Attorney Gloria Allred expanded the issue of Hollywood sexual predation yesterday with an interview on CNN. Weinstein, she said, is not the only bad guy running things in Hollywood:
Harvey Weinstein is not the beginning and the end of this issue because I have been contacted by many accusers who are accusing other high-profile figures in Hollywood as well.
This shouldn’t be too surprising in the town that invented the term “casting couch.” It also shouldn’t be too surprising in light of the recent news that male actors in Hollywood movies earn roughly twice the amount that female actors earn. It is still unsettling to hear, it is a disappointment to those in Hollywood who might have hoped that the scandal would pass quickly, and it points to an image problem that Hollywood now faces. Suppose you’re someone who has just purchased a movie ticket at your local cinema. Where does the money go, you might ask. People know by now that the cinema itself keeps a vanishingly small share, not enough even to keep the lights on. A well-run cinema literally makes more money from soft drinks than it does from ticket sales. If you pay by credit card, the banks get a share of the money, more than the cinema but still small. Some of the money must go to the starring actors, but that is not as much as we had imagined either. Most writers, technicians, actors, assistants, and musicians in Hollywood work for starvation wages if they are paid at all. So if you buy a movie ticket, is the money going to someone like Weinstein? That unfortunate picture is basically accurate. That is not what you think you are paying for when you see a movie, and it is an image problem that Hollywood now has to solve.
Obviously, the problem extends way beyond Hollywood. Donald Trump hardly counts as a Hollywood figure, but the sexual predation habit he described in such disgusting detail in a television interview so resembles the pattern of Weinstein I have to wonder whether Trump had studied Weinstein’s method and taken notes. In the music business, the timing of the way sexual predators meet their victims is obviously quite different, but otherwise the stories and the effects are much the same.
And it is not just a problem associated with creative work such as films and music. It is when the contracts, roles, and bureaucracy of the corporate world make some people so much more powerful than others that this kind of predatory behavior becomes hard to keep in check.

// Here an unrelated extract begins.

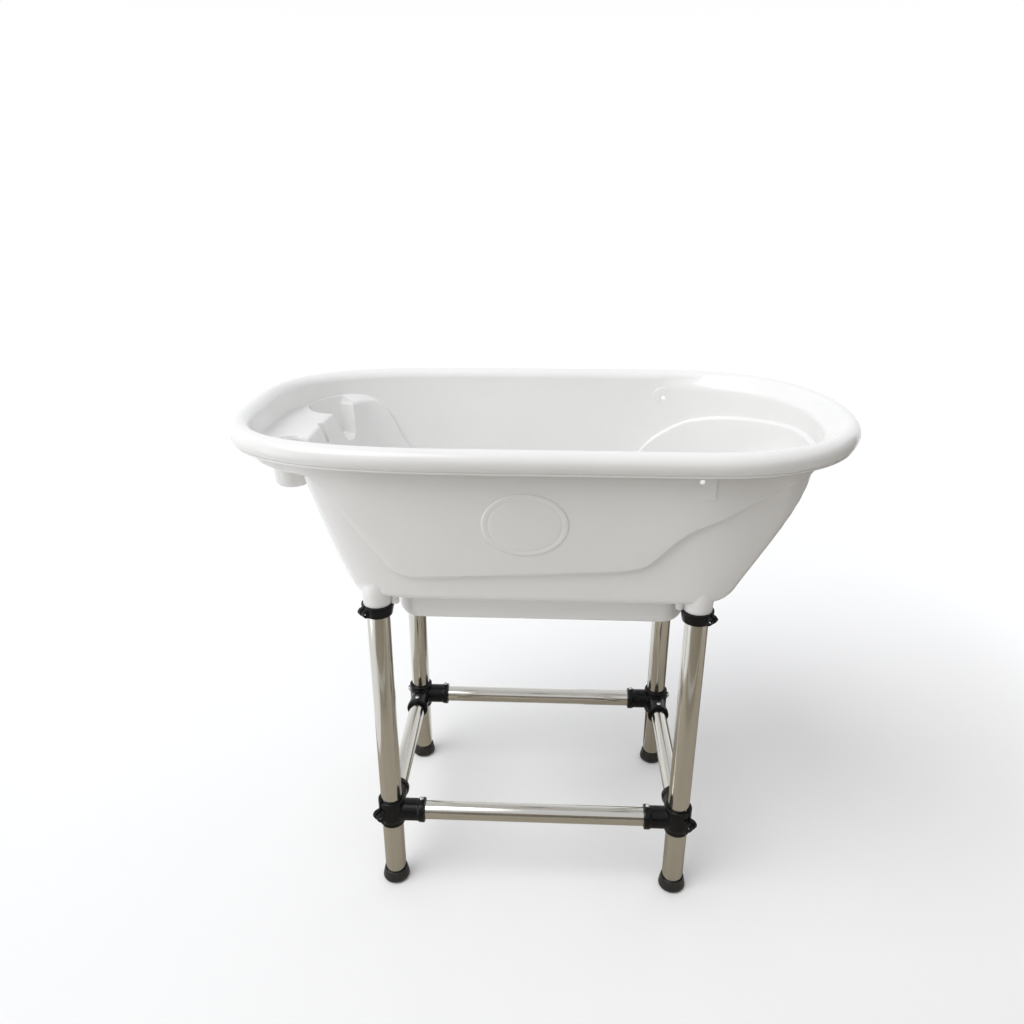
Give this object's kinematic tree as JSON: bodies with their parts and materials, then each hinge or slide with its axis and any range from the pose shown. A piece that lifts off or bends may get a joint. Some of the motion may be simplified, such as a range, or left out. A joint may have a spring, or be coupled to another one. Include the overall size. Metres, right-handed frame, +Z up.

You might think corporations would have a way to enforce policies that ensure that workers can go to work with an assurance of basic dignity and security, but the economic incentives point in the opposite direction. Corporations already in a position of power with respect to their workers work to consolidate that power by further disempowering and degrading their workers in any way they think they can get away with.
I have worked, for example, in the banking sector, and I have watched over the last two decades as the sector has been largely taken over by foreign workers. American banks hire foreigners not because the foreigners are more skilled or local workers are hard to find — in fact, just the opposite is true. It is not even that the foreign workers are paid less. Banks hire foreigners mainly because a worker in a foreign land is in a more vulnerable position, less able to object, report wrongdoing, or go elsewhere when the employer is doing something that everyone can see is wrong.
But a vulnerable position is just what a predator is looking for. It is the fundamental nature of a predator to see who is the most powerless. Weinstein’s victims included temporary workers, unpaid interns, and workers who were new in the industry. These were workers who had to succeed where they were, and Weinstein knew this and took advantage. I have no doubt that unscrupulous managers in banking and every other industry are exploiting workers’ vulnerabilities in whatever ways they can think of — certainly having them work off the clock and on cloak-and-dagger activities that a more confident worker would refuse to participate in, but also at times extending to the kind of brute-force sexual assault we read about in the Weinstein case.
This won’t be fixed as long as corporations hold so much power over workers. This imbalance of power inevitably leads to exploitation, including the sexual exploitation scandal now shaking Hollywood. It is important to recognize that the sexual exploitation of workers can‘t really be corrected without correcting the institutional forces that promote all the other forms of worker exploitation. It is the imbalance of power that has to be corrected. Some of the policy fixes are obvious, like raising the minimum wage and reducing executive pay. Unfortunately, a plurality of policymakers disagree with any such solution. “Pro-business” politicians are looking for ways to create an even worse imbalance of power by taking away protections for whistleblowers and unions and creating loopholes so that corporations can effectively ignore labor laws. Even the immigration crackdown can be seen as a way to create a vulnerable pool of workers who can more easily be exploited.
The consensus of social media is that a cultural fix is called for. Men must be persuaded to be less predatory in their approach to sex. I don’t disagree with this approach. If even one sexual predator can be persuaded to change his ways, that is a good thing. At the same time, neglecting the influence of the environment is naive. To be blunt about it, corporations and sexual predators are made for each other. As long as corporations exist in their present form, sexual predators will be drawn to them. To solve the problem in a meaningful sense, the nature of the corporation has to change.
I have no illusion that this is about to happen. Currently in Washington the White House and House of Representatives are not about to take up any measure that would be beneficial to workers. Things are slightly better in some other countries and slightly worse in others. As long as laws define corporations and employment in terms that encourage exploitation, there is no realistic prospect of a solution to the plague of sexual predators in the corporate environment. I am afraid this is a problem that will get worse and will persist for a very long time, changing only after the global political climate has shifted.